INSTRUCTIONS TO FOLLOW »
Using the records that appear below, write out exactly the lines from the one with "obj.parent = empty" through the one with "self.tree = tree", keeping both end lines.

MATERIAL FOR THIS TASK »
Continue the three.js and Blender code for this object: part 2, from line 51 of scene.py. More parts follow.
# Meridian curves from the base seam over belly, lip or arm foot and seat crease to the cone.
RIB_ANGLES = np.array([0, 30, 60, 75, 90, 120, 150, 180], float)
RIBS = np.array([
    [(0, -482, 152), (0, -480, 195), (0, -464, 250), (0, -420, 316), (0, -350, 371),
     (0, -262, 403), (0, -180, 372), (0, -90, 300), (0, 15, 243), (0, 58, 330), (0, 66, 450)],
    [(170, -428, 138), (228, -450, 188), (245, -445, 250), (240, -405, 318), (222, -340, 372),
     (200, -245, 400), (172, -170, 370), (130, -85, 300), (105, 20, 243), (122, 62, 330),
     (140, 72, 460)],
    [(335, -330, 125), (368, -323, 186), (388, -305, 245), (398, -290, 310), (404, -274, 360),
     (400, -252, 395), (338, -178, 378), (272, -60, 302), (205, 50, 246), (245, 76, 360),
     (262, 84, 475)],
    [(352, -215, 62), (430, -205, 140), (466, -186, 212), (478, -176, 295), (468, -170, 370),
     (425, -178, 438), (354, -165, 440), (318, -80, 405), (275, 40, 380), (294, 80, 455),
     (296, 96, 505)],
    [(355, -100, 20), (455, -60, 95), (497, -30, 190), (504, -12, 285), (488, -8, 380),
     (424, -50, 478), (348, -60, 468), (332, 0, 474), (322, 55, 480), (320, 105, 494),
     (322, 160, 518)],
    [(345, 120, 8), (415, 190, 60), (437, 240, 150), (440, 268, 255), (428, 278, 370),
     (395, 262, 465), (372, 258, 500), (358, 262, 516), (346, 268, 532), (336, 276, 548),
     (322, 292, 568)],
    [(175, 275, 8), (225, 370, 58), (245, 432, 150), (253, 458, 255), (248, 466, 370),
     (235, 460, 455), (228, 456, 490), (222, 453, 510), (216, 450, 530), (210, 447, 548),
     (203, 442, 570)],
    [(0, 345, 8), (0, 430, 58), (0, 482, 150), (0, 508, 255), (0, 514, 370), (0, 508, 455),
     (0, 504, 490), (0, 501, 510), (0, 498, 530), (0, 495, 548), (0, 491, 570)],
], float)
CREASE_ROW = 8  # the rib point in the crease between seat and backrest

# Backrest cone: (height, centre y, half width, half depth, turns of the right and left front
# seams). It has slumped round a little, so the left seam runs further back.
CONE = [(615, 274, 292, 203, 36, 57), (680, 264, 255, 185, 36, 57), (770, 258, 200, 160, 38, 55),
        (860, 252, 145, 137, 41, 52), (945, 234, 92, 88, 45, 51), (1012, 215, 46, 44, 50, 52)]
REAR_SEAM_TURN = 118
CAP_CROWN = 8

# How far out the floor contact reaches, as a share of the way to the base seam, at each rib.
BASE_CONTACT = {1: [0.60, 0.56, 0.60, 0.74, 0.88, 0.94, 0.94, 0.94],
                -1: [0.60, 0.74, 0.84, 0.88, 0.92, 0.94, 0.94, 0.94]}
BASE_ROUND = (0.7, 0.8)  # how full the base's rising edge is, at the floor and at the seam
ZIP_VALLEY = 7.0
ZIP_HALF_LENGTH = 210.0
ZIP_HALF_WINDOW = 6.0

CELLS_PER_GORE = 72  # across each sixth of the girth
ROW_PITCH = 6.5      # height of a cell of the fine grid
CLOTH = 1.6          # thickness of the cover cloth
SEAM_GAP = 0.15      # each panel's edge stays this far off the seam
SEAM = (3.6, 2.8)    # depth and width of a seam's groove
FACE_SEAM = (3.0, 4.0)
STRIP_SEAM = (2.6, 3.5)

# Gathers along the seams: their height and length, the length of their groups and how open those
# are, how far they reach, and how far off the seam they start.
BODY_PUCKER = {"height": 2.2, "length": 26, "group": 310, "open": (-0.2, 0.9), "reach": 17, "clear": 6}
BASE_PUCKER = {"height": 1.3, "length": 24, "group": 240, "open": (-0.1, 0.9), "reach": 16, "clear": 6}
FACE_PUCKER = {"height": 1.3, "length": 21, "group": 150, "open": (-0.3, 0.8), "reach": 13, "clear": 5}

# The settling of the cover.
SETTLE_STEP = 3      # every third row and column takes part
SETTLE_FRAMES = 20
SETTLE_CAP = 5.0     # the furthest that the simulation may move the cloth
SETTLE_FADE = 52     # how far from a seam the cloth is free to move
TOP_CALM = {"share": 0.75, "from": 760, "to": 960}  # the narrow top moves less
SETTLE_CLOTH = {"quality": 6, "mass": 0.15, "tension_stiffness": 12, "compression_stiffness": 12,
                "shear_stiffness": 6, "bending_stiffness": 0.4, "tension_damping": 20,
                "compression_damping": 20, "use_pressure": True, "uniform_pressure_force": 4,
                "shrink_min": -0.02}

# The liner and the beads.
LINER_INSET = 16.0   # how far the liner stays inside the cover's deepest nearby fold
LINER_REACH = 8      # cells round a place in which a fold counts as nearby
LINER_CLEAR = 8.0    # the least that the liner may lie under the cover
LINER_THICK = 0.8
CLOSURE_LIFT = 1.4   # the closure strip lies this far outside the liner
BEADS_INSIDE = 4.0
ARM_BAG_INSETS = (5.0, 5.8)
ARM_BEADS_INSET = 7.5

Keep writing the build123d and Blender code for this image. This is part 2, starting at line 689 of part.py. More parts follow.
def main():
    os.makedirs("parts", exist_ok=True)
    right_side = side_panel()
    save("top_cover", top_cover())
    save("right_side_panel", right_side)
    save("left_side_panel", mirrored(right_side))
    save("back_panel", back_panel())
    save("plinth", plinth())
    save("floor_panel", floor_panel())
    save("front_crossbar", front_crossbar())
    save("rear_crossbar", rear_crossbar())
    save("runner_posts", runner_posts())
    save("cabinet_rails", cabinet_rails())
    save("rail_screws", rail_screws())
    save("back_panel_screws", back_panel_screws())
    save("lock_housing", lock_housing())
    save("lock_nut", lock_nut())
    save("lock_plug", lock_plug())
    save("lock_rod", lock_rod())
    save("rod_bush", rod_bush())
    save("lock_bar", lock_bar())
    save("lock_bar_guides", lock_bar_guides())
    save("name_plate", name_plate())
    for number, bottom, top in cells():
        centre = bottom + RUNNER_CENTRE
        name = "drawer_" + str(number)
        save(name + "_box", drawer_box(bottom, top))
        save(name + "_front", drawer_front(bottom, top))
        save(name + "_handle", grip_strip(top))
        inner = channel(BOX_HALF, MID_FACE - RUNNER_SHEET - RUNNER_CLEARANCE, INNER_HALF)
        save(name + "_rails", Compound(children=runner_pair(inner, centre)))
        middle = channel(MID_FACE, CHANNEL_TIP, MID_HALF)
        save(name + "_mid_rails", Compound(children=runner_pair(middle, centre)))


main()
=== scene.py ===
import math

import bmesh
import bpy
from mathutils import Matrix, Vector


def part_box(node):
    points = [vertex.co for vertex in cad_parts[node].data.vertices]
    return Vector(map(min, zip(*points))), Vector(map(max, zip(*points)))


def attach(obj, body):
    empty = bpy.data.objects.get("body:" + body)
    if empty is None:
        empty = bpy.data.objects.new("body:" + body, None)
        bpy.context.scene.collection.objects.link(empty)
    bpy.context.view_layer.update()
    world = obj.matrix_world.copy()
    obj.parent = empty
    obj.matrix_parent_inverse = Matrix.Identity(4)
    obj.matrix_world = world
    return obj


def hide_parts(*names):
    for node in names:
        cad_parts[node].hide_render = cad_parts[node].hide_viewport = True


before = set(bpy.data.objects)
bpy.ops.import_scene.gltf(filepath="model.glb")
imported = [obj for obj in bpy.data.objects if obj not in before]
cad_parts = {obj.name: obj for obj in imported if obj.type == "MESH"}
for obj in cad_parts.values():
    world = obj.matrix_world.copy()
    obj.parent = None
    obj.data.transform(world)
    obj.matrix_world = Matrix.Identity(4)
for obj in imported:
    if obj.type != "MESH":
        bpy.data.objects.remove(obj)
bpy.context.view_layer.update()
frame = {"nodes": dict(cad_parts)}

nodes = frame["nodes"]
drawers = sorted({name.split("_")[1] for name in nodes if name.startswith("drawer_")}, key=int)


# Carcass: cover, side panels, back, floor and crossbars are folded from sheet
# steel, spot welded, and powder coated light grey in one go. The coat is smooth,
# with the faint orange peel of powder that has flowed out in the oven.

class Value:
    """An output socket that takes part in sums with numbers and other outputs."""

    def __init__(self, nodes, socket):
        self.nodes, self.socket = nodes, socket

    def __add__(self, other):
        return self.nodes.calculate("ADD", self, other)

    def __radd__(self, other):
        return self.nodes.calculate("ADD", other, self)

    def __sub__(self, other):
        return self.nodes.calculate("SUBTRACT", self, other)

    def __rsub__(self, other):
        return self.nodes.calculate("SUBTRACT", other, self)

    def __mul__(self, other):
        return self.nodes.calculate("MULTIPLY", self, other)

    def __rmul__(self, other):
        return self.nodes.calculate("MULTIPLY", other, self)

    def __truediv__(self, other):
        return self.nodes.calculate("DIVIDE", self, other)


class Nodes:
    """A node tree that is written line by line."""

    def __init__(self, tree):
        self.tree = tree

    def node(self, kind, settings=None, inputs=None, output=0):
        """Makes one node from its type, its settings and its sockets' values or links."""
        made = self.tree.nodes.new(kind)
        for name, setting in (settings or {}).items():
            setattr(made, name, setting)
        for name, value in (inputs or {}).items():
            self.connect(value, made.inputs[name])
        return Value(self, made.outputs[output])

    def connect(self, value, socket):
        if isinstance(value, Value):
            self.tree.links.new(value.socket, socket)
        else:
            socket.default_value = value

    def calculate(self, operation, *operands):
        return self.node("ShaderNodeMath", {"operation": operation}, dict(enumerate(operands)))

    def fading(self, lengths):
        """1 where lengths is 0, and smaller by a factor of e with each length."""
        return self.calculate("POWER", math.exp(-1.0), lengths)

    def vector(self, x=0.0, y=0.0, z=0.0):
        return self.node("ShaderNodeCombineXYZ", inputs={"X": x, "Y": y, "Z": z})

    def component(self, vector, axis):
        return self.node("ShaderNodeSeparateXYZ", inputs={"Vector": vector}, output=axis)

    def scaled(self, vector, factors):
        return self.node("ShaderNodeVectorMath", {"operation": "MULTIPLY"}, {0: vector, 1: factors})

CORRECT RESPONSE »
    obj.parent = empty
    obj.matrix_parent_inverse = Matrix.Identity(4)
    obj.matrix_world = world
    return obj


def hide_parts(*names):
    for node in names:
        cad_parts[node].hide_render = cad_parts[node].hide_viewport = True


before = set(bpy.data.objects)
bpy.ops.import_scene.gltf(filepath="model.glb")
imported = [obj for obj in bpy.data.objects if obj not in before]
cad_parts = {obj.name: obj for obj in imported if obj.type == "MESH"}
for obj in cad_parts.values():
    world = obj.matrix_world.copy()
    obj.parent = None
    obj.data.transform(world)
    obj.matrix_world = Matrix.Identity(4)
for obj in imported:
    if obj.type != "MESH":
        bpy.data.objects.remove(obj)
bpy.context.view_layer.update()
frame = {"nodes": dict(cad_parts)}

nodes = frame["nodes"]
drawers = sorted({name.split("_")[1] for name in nodes if name.startswith("drawer_")}, key=int)


# Carcass: cover, side panels, back, floor and crossbars are folded from sheet
# steel, spot welded, and powder coated light grey in one go. The coat is smooth,
# with the faint orange peel of powder that has flowed out in the oven.

class Value:
    """An output socket that takes part in sums with numbers and other outputs."""

    def __init__(self, nodes, socket):
        self.nodes, self.socket = nodes, socket

    def __add__(self, other):
        return self.nodes.calculate("ADD", self, other)

    def __radd__(self, other):
        return self.nodes.calculate("ADD", other, self)

    def __sub__(self, other):
        return self.nodes.calculate("SUBTRACT", self, other)

    def __rsub__(self, other):
        return self.nodes.calculate("SUBTRACT", other, self)

    def __mul__(self, other):
        return self.nodes.calculate("MULTIPLY", self, other)

    def __rmul__(self, other):
        return self.nodes.calculate("MULTIPLY", other, self)

    def __truediv__(self, other):
        return self.nodes.calculate("DIVIDE", self, other)


class Nodes:
    """A node tree that is written line by line."""

    def __init__(self, tree):
        self.tree = tree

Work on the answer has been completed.